## Written instruction
Give back, unchanged, the line with "Keep writing the build123d", the line with "bore_start, spout_end, mode=Mode.SUBTRACT)", and every line between them, and no other line.

## Supplied data
* * *

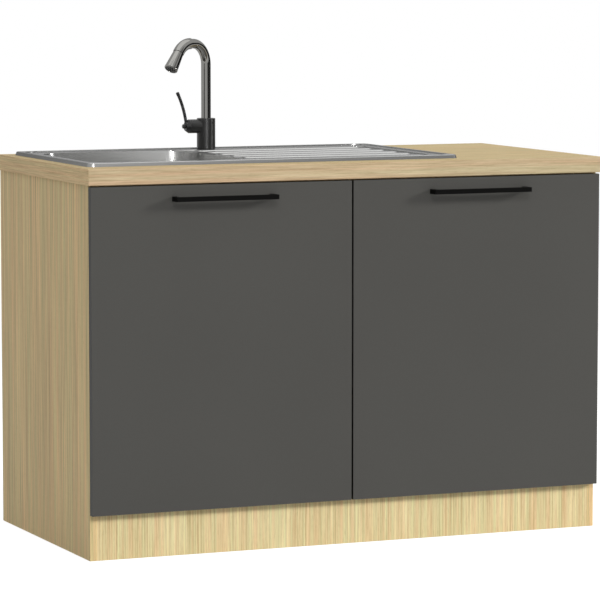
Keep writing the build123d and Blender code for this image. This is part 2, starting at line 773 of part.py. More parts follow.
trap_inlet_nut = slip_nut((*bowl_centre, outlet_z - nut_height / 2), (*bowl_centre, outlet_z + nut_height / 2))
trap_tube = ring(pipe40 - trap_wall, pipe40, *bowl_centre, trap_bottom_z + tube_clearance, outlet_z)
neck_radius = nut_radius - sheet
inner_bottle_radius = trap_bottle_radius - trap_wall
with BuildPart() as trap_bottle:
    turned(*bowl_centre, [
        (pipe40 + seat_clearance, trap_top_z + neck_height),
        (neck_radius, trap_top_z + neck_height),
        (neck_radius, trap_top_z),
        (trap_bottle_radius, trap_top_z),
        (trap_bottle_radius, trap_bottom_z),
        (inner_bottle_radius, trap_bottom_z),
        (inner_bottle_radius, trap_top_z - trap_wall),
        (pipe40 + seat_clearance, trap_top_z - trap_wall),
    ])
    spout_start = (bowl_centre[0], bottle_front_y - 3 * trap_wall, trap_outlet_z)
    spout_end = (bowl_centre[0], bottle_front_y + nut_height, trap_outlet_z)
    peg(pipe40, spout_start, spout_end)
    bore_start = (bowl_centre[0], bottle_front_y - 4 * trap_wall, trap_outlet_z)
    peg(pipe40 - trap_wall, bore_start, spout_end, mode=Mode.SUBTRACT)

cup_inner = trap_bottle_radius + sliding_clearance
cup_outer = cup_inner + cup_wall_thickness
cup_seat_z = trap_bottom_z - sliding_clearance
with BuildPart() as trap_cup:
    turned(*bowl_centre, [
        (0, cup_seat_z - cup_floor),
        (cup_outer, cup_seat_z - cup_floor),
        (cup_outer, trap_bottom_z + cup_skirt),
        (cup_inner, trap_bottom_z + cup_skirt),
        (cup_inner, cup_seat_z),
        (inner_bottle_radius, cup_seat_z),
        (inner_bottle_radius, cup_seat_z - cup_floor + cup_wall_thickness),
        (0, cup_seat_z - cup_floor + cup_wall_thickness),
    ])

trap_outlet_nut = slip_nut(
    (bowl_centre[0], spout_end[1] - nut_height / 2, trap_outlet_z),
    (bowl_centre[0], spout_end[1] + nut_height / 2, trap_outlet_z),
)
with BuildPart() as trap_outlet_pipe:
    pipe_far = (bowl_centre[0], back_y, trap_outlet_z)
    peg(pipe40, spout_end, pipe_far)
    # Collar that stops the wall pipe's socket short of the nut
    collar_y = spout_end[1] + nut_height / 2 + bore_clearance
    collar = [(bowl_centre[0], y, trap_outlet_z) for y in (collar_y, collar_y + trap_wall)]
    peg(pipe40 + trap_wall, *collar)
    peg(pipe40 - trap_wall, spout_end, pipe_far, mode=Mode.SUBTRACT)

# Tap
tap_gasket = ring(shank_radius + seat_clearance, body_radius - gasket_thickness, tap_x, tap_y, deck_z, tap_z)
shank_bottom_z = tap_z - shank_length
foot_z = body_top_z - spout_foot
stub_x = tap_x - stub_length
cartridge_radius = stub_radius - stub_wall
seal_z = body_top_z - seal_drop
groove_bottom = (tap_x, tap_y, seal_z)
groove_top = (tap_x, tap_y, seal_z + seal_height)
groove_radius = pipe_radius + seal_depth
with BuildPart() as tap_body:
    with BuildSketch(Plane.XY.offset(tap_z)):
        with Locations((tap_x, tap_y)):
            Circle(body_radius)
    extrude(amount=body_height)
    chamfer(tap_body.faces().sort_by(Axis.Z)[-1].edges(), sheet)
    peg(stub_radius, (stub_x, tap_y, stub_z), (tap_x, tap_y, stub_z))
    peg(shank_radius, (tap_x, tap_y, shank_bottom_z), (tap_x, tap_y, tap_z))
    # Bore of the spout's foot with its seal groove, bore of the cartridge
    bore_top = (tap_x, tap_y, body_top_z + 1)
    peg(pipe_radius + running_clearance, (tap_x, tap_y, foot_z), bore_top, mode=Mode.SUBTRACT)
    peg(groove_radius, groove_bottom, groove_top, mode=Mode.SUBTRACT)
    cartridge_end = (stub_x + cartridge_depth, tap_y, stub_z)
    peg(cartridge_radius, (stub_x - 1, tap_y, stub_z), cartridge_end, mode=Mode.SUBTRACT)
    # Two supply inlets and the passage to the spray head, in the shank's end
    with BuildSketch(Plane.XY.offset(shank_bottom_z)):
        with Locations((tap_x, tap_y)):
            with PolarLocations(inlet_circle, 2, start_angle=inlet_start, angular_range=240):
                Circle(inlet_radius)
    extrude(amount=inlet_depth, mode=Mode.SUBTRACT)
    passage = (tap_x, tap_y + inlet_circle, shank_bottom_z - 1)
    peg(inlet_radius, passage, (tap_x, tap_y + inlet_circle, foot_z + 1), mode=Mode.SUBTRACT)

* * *

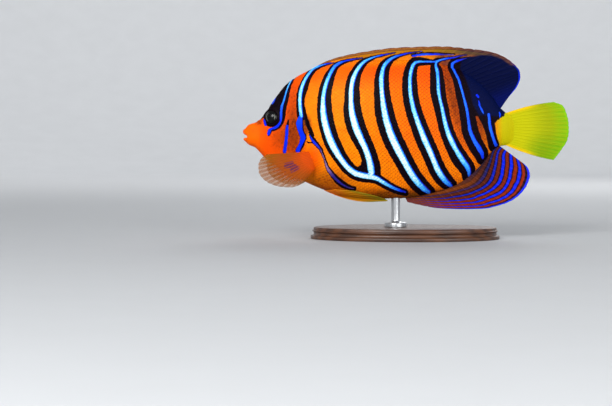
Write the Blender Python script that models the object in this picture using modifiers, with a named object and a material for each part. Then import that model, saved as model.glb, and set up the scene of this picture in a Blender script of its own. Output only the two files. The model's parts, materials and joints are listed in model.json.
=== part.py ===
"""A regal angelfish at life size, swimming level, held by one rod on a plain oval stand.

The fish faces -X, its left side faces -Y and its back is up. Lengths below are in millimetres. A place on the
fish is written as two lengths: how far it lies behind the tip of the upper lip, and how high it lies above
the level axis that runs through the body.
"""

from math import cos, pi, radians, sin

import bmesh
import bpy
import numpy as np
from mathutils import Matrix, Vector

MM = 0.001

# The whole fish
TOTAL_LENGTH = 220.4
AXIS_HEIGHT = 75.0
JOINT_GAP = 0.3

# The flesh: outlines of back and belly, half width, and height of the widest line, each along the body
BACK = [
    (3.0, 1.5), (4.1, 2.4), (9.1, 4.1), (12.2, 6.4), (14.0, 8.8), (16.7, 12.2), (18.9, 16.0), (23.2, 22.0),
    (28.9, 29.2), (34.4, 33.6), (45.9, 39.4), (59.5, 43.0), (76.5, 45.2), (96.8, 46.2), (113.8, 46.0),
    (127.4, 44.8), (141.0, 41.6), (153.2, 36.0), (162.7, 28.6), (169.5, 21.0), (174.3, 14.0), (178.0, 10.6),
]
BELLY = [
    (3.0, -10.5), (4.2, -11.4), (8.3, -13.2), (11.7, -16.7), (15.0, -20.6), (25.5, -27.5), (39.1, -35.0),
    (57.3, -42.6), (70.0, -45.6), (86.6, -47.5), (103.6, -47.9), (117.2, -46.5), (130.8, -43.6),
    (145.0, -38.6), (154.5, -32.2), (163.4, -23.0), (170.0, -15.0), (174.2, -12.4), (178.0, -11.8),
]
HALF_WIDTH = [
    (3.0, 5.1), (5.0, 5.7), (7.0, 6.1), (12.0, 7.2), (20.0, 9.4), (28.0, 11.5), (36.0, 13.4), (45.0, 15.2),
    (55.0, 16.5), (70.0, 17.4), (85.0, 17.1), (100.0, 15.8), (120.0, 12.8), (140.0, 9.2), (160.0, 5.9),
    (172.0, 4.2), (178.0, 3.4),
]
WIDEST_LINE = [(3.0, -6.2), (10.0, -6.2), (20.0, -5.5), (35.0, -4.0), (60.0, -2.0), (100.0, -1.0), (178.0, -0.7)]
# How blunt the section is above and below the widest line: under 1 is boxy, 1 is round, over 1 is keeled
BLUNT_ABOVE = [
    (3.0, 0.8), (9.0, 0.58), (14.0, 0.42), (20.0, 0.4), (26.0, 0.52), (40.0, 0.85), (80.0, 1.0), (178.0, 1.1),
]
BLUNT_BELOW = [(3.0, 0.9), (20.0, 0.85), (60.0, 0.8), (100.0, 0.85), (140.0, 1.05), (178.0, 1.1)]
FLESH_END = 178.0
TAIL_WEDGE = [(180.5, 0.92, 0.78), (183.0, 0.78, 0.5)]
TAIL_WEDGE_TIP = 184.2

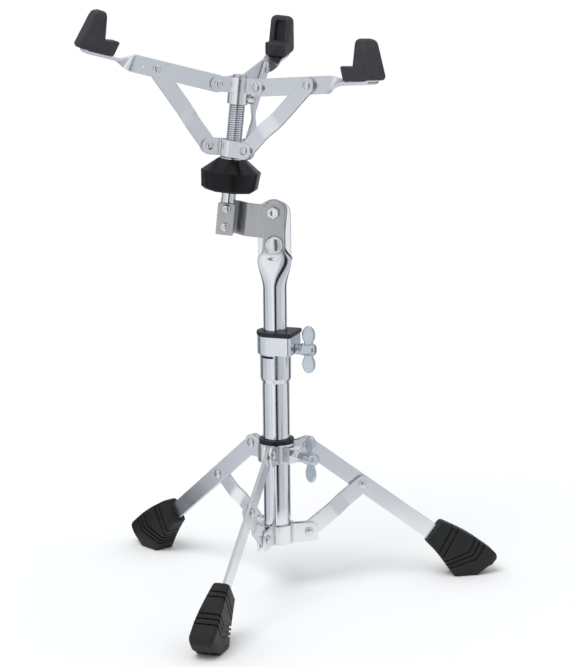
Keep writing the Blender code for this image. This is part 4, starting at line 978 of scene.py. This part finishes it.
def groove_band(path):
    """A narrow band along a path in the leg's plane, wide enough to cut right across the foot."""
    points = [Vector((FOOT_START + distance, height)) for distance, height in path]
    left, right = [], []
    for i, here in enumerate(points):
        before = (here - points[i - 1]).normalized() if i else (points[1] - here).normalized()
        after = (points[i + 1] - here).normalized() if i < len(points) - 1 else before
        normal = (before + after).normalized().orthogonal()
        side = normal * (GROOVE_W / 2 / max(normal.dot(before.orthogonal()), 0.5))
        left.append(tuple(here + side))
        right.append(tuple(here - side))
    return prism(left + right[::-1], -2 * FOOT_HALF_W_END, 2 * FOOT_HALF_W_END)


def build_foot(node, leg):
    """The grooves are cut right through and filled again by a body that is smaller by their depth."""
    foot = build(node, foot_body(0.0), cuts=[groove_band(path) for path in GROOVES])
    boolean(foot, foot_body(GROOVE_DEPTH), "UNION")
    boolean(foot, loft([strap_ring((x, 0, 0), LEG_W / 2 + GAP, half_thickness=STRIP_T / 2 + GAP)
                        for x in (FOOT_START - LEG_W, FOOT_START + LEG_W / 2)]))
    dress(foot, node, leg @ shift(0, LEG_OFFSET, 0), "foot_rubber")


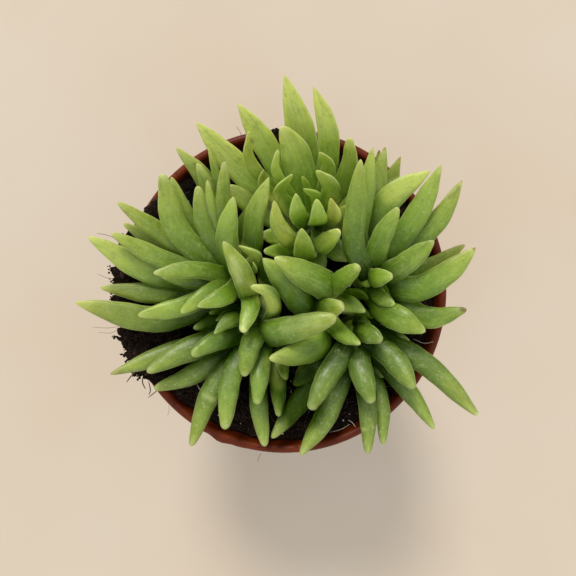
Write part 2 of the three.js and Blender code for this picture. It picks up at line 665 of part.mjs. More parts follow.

* * *

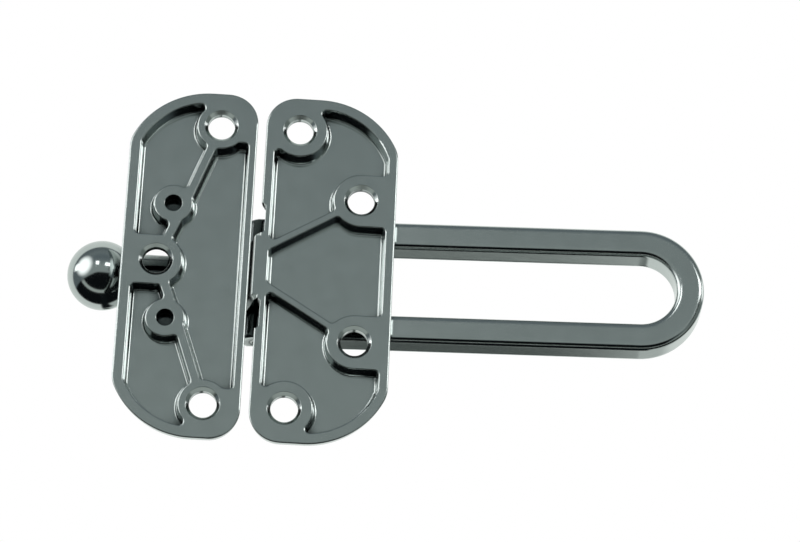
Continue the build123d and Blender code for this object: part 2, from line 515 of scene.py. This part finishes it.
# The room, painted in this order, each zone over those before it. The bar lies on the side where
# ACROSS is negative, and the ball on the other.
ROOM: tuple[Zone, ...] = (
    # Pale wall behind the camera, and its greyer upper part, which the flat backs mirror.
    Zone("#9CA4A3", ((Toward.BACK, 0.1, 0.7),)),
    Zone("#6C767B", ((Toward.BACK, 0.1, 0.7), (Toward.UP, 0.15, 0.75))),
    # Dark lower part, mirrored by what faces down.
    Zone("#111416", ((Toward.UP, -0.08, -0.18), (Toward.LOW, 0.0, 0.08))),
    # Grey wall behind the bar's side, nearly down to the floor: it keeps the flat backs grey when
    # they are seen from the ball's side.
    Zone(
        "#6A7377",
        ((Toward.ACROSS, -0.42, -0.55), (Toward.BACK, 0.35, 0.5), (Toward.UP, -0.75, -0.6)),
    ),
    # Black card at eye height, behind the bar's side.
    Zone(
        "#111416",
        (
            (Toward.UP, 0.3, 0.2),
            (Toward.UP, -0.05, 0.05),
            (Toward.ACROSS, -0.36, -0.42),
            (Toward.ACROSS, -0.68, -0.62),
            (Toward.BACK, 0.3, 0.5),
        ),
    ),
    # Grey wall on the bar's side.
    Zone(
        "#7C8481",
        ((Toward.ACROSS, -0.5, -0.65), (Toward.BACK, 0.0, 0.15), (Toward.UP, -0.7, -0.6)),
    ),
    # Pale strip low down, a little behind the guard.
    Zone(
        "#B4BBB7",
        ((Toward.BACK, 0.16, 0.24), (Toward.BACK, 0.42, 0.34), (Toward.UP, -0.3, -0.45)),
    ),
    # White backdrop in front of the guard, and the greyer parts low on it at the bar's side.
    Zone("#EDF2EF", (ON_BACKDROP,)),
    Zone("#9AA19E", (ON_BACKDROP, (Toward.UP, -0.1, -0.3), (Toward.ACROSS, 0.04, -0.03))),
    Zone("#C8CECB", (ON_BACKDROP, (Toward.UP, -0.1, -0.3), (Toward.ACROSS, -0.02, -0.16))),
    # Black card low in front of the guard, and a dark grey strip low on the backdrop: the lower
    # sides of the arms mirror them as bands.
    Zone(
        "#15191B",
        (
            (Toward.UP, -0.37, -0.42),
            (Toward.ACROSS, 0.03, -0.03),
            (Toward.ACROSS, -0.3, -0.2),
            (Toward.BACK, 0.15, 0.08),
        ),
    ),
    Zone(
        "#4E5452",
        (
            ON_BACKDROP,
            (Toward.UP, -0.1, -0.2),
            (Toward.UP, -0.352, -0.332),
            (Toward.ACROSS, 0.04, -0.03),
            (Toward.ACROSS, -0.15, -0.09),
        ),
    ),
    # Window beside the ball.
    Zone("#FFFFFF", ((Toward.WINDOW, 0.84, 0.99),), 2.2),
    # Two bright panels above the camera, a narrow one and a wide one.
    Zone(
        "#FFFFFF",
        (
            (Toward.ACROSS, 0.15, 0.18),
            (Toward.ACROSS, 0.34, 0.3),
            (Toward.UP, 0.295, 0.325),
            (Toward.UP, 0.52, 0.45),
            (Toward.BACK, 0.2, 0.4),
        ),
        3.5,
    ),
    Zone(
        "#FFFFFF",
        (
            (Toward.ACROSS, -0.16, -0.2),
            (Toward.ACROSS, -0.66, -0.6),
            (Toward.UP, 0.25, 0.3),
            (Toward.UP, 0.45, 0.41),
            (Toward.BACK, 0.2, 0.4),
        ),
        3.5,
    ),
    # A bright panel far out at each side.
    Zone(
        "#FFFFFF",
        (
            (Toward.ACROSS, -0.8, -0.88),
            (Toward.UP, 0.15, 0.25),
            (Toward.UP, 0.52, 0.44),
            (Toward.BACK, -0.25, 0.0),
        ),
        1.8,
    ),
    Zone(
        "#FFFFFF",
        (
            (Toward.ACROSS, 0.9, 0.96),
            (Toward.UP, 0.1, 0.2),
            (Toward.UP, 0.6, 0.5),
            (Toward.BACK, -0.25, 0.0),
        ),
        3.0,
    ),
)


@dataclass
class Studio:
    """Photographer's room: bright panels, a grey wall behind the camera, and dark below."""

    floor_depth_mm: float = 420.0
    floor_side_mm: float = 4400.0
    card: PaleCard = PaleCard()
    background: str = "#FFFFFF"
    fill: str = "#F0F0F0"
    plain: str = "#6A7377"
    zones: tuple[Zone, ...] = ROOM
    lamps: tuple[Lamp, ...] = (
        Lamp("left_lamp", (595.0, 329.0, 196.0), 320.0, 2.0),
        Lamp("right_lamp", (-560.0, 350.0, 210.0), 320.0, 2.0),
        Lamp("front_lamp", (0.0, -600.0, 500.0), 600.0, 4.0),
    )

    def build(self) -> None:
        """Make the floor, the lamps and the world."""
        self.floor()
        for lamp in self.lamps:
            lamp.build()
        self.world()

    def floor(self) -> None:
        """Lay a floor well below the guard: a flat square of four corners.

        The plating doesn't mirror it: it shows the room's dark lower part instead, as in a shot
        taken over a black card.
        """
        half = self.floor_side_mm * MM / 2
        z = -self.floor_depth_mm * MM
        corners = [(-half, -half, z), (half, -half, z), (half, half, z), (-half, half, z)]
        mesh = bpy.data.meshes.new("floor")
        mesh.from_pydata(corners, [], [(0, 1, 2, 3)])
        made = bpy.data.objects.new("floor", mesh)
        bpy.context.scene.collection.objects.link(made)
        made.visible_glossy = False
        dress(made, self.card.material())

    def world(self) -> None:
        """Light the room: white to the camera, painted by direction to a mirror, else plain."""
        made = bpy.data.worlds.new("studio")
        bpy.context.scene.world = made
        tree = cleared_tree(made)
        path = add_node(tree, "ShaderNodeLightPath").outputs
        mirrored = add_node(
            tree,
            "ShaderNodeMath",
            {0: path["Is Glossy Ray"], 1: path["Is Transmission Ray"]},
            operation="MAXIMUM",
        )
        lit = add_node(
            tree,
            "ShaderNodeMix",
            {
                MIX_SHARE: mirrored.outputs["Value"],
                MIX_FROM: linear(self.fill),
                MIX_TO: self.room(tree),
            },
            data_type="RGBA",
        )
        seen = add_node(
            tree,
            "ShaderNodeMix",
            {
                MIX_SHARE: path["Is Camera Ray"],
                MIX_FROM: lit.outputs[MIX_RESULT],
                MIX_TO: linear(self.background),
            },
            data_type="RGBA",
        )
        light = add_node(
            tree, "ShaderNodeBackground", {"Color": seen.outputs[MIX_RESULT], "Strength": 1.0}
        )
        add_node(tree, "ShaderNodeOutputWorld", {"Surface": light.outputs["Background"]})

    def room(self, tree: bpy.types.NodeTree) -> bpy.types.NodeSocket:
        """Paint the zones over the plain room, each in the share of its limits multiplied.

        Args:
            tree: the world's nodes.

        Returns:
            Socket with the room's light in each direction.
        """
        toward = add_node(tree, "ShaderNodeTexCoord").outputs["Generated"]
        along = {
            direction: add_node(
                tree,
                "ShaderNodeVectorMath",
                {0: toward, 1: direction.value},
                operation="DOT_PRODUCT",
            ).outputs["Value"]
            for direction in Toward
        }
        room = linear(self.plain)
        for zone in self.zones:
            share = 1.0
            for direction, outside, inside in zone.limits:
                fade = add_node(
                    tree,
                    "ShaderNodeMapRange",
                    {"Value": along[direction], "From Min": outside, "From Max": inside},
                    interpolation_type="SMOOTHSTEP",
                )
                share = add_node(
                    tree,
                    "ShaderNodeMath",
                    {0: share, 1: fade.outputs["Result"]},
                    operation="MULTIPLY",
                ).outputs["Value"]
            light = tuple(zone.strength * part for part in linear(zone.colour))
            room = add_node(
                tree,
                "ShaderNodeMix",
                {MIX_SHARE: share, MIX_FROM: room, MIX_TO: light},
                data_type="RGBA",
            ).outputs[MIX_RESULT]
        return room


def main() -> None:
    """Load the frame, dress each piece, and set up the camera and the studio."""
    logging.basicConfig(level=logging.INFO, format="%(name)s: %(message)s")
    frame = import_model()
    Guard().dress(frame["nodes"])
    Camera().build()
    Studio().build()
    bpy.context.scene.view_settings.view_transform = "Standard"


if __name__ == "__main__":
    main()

* * *

## Exercise result
Keep writing the build123d and Blender code for this image. This is part 2, starting at line 773 of part.py. More parts follow.
trap_inlet_nut = slip_nut((*bowl_centre, outlet_z - nut_height / 2), (*bowl_centre, outlet_z + nut_height / 2))
trap_tube = ring(pipe40 - trap_wall, pipe40, *bowl_centre, trap_bottom_z + tube_clearance, outlet_z)
neck_radius = nut_radius - sheet
inner_bottle_radius = trap_bottle_radius - trap_wall
with BuildPart() as trap_bottle:
    turned(*bowl_centre, [
        (pipe40 + seat_clearance, trap_top_z + neck_height),
        (neck_radius, trap_top_z + neck_height),
        (neck_radius, trap_top_z),
        (trap_bottle_radius, trap_top_z),
        (trap_bottle_radius, trap_bottom_z),
        (inner_bottle_radius, trap_bottom_z),
        (inner_bottle_radius, trap_top_z - trap_wall),
        (pipe40 + seat_clearance, trap_top_z - trap_wall),
    ])
    spout_start = (bowl_centre[0], bottle_front_y - 3 * trap_wall, trap_outlet_z)
    spout_end = (bowl_centre[0], bottle_front_y + nut_height, trap_outlet_z)
    peg(pipe40, spout_start, spout_end)
    bore_start = (bowl_centre[0], bottle_front_y - 4 * trap_wall, trap_outlet_z)
    peg(pipe40 - trap_wall, bore_start, spout_end, mode=Mode.SUBTRACT)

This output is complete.